Kumar Pallana steals the show from Oscar winners Tom Hanks and Catherine Zeta-Jones in The Terminal, a bittersweet romantic comedy directed by Steven Spielberg that opens June 18.
As Gupta Rajan, a surly janitor at New York's JFK Airport, Pallana takes up serious screen time (by my estimate, he even has more lines than Zeta-Jones). Who knows? By this time next week, he just might become a household name.
"When I was young, I needed a job," said Pallana, with a shake of the head and a feigned scowl. "Now that I'm a senior, these Hollywood people are saying, `You're fantastic!'"
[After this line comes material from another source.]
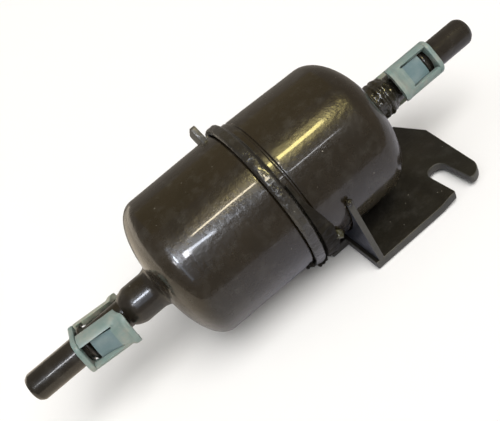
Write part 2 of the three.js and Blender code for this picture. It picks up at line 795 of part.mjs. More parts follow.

The Terminal is a poignant tale about Viktor Navorski (Hanks), a middle-aged visitor from Eastern Europe who finds himself stranded at JFK when his country is paralyzed in a bloody coup. Unauthorized to enter the United States (which will no longer honor the country's passports) and unable to return home because the borders are sealed, Viktor sets up camp in the airport's international departure lounge and waits.
As days turn into weeks and months, Viktor develops an understanding of this strange place that most of us would merely speed through without a second thought.
He also becomes attached to the airport employees -- hard-working men and women from around the world who are largely invisible to the thousands of harried travelers who stream around them.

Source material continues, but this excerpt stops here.